What have the highlights and challenges been during your tenure as a CEO?
Both a highlight and a challenge has been the learning curve. As a first time CEO, each stage of the company's evolution has been a tremendous opportunity for personal and professional growth. Just like raising kids, as soon as you've mastered one phase, it changes. I love this about my job because it never gets boring and there are always countless ways to challenge myself to be a better leader, manager and entrepreneur.

What advice can you offer to women who want to start their own business?
Just do it! I know its cliché but that's what men do, and it's time we do it, too. Women often don't have the confidence or bravado that men have. Women worry that if they don't have every skill on their imaginary list about what would make them a successful entrepreneur, and then hesitate to move forward. Men seem more able to take the leap without checking every box.

Trust your gut. There are many people who will want to give you direction or tell you what you should do. It's important to listen and consider various inputs, but in the end, it's ultimately your decision to live with or not. So always value your own insight beyond anyone else's. I had never managed a board of directors before starting InCrowd, so I had to learn how to listen carefully, ensure people feel heard, but ultimately when called for, hold my ground. The company's fate depends on me making the right decision, which my team and I are usually best positioned to make.

What is the one most important lesson you've learned in your career to date?
The power of patience and persistence is remarkable. Good things happen when you stick with something and keep driving it to forward. The entrepreneur game takes way longer for most companies than people think. In 2013 Dow Jones Venture Sources stated that on average it takes five years to move from starting a company to liquidity. Start-up years are like dog years, where one year feels like seven. That's a long time to work at the extreme pace and intensity that most of us do. But you have to trust that if you keep with it, good things will happen.

How do you maintain a work/life balance?
With three teenagers and a spouse who also travels quite a bit, I gratefully am forced into some semblance of work life balance, or all hell would break loose.

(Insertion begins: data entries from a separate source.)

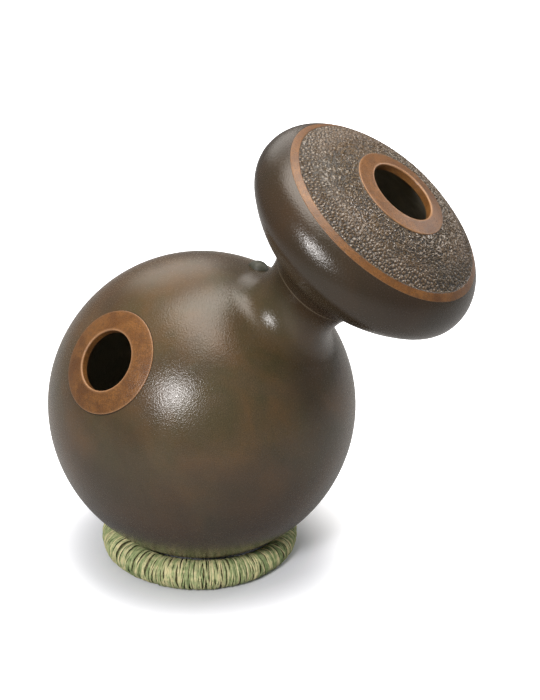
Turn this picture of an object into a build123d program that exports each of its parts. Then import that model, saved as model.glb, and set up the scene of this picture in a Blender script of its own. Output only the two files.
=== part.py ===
"""Udu drum: a clay pot drum with a leaning neck and a broad head, seated in a grass-wound ring.

The row frame has its origin on the floor at the middle of the ring, +Z up and +X the way the
neck leans. The clay is drawn in the drum's own frame, where the middle of the globe is the
origin and the neck rises along +Z, and is then tipped over and lowered into the ring.
All lengths are in millimetres and all angles in degrees.
"""

import os
from math import acos, asin, cos, degrees, hypot, radians, sin, sqrt

import numpy as np
from build123d import *

# ---- Clay vessel, in the drum's own frame ----
globe_radius = 135.0
wall = 6.5
neck_radius = 36.6
foot_radius = 29.3          # hollow curve from the globe up to the narrowest of the neck
shoulder_radius = 48.0      # hollow curve from the neck out under the head
underside_radius = 130.0    # round belly of the head's underside
head_radius = 106.5
face_edge_radius = 94.0     # outer edge of the band round the face
lower_rim_radius = 23.0     # roundness of the rim below its widest line
face_crown_radius = 200.0   # curvature of the middle of the struck face
face_top = 289.4            # top of the face if it had no hole, above the middle of the globe
face_crown_reach = 68.0     # the face turns down more steeply from here out
face_turn_radius = 100.0    # curvature of that outer part
band_width = 5.7
belly_seam_drop = 30.0      # the globe's two bowls meet this far below its middle
head_seam_height = 172.0
foot_seam_turn = 25.0       # the neck is luted on this far up its hollow foot
luting_gap = 0.1            # line of slip between two pieces of clay
neck_lean = 38.2            # from upright

# ---- Holes and their collars ----
face_hole_radius = 28.8
face_collar_radius = 42.4
side_hole_radius = 26.1
side_collar_radius = 45.0
side_hole_polar = 74.7      # from the neck, round the middle of the globe
side_hole_azimuth = -131.4  # round the neck, from the side that it leans to
collar_rise = 0.8           # how far a collar stands proud of the wall
lip_round = 1.6             # rounding of a hole's mouth
inner_lip_round = 1.0
collar_edge_round = 0.5

# ---- Rubber stopper in its stepped hole ----
stopper_head_radius = 9.2
stopper_stem_radius = 6.0
stopper_polar = 23.6
stopper_azimuth = 144.5
stopper_tilt = 6.0          # its hole leans from the neck this much more than the globe's surface
stopper_seat_depth = 3.0    # depth of the step below the clay's surface
stopper_rise = 6.6          # top of the dome above the clay's surface
stopper_dome_height = 5.4
stopper_stem_length = 8.0
stopper_fit = 0.08          # running clearance all round
stopper_edge_round = 0.6

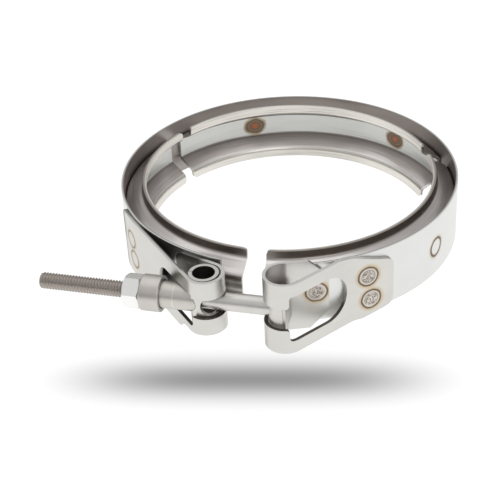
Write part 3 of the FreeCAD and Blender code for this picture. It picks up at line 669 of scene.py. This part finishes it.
def floor():
    """A square that reaches far enough to pass for endless."""
    mesh = bpy.data.meshes.new("floor")
    corners = [(x * FLOOR_SIDE, y * FLOOR_SIDE, FLOOR_LEVEL * MM)
               for x, y in ((-1, -1), (1, -1), (1, 1), (-1, 1))]
    mesh.from_pydata(corners, [], [(0, 1, 2, 3)])
    mesh.materials.append(floor_finish())
    piece = bpy.data.objects.new("floor", mesh)
    bpy.context.scene.collection.objects.link(piece)
    return piece


studio_floor = floor()
print("floor at", round(studio_floor.data.vertices[0].co.z / MM, 2), "mm")

# %% [markdown]
# Bare metal shows what stands round it, so the studio's air is dark at the height of
# the horizon and grows brighter overhead: that draws the dark line along each round
# piece.  A wide lamp overhead and a small one in front add a soft sheen.

# %% Light
SKY = ((0.0, 0.12), (0.14, 0.22), (0.42, 0.66), (1.0, 0.70))
LAMPS = (("overhead", (-0.15, 0.25, 0.9), (1.3, 1.0), 1.5),
         ("front", (0.5, -0.8, 0.7), (0.6, 0.6), 1.2))


def lamp(name, place, size, power):
    """A rectangular lamp, in metres, turned towards the ring's centre."""
    data = bpy.data.lights.new(name, "AREA")
    data.shape = "RECTANGLE"
    data.size, data.size_y = size
    data.energy = power
    made = bpy.data.objects.new(name, data)
    made.location = place
    made.rotation_euler = (-Vector(place)).to_track_quat("-Z", "Y").to_euler()
    bpy.context.scene.collection.objects.link(made)
    return made


def studio_world(stops):
    """Light that depends on height alone: a ramp over the upward part of the direction."""
    world = bpy.data.worlds.new("studio")
    bpy.context.scene.world = world
    world.use_nodes = True
    tree = world.node_tree
    place = tree.nodes.new("ShaderNodeTexCoord")
    split = tree.nodes.new("ShaderNodeSeparateXYZ")
    ramp = tree.nodes.new("ShaderNodeValToRGB")
    ramp.color_ramp.interpolation = "EASE"
    while len(ramp.color_ramp.elements) < len(stops):
        ramp.color_ramp.elements.new(0.5)
    for element, (height, tone) in zip(ramp.color_ramp.elements, stops):
        element.position = height
        element.color = (tone, tone, tone, 1.0)
    tree.links.new(place.outputs["Generated"], split.inputs[0])
    tree.links.new(split.outputs["Z"], ramp.inputs[0])
    tree.links.new(ramp.outputs[0], tree.nodes["Background"].inputs["Color"])
    tree.nodes["Background"].inputs["Strength"].default_value = 1.0
    return world


studio_world(SKY)
for values in LAMPS:
    print("lamp", lamp(*values).name)
bpy.context.scene.view_settings.view_transform = "Standard"
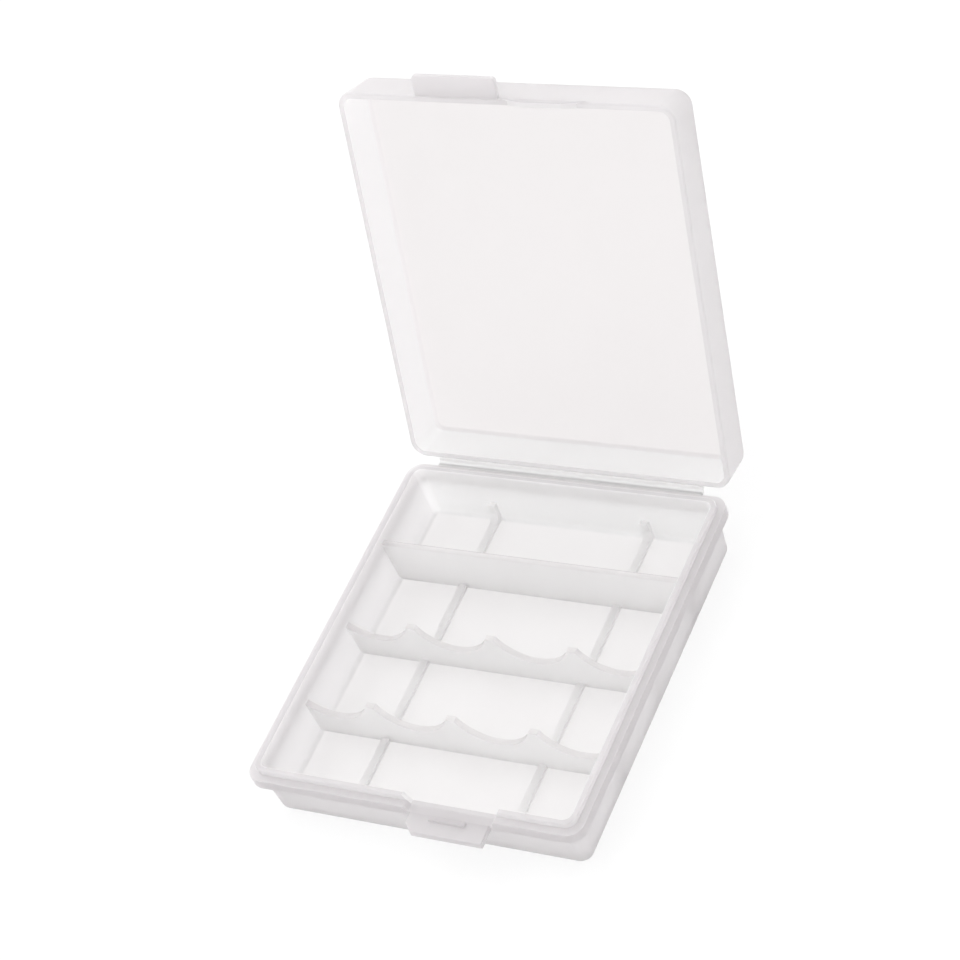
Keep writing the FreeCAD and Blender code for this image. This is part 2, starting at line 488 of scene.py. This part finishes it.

We've decided as a family to prioritize dinner together, so we work hard to make that happen. I try to leave the office at a reasonable hour every night, and If I need to keep working to finish a project or meet a deadline I do it afterward. But I do my best to be available and present at dinner.

What do you think is the biggest issue for women in the workplace?
Raising capital is unfortunately still a domain where the entrepreneurial women are at a disadvantage. The reasons are complicated but stem from the stylistic. Women tend to pitch what they know, and less about what they and their teams could be - to the fact that the vast majority of funding coming from a male dominated environment, where people naturally gravitate more toward people more like them.

Women need to get on the other side of the funding equation in order to begin to level the playing field. In my opinion the best way to do this is to succeed in the entrepreneur game, and then jump to the funding side.

How has mentorship made a difference in your professional and personal life?
Mentorship has been hugely important both personally and professionally. Without the support of mentors, I would have likely not taken the leap and started InCrowd. I needed people who new me and I trusted to gently push me off the cliff.

Since I am often running into situations that I've not been in before from a business perspective, it's been very helpful to have people to turn to for advice, but more importantly, for support.

What other female leaders do you admire and why?
I tend to admire people who have succeeded using their smarts and grit to persevere against all odds. Oprah Winfrey is a great example. She came from very humble beginnings and childhood trauma to monumental success. She worked her way up, taking advantage of every opportunity afforded to her. She made mistakes, picked herself up and kept climbing no matter the circumstances.

What do you want to personally and professional accomplish in the next year?
Personally I'd like to keep my teens happy and healthy and moving in a positive life direction! I'd also like to get to the gym more frequently.

On the professional side, my company has the potential to profoundly impact the way business think about integrating market feedback into the way that daily business decisions are made We're already seeing this happen in within our initial client base in the life science industry. We're a great example of how mobile, cloud-based and analytics technology is transforming so many business domains and making it possible for organizations to operate with far greater agility and responsiveness than ever before. We have new products and capabilities in the pipeline to keep evolving so that "InCrowding It" becomes an essential tool for helping organizations understand their target market's actions, needs and desires.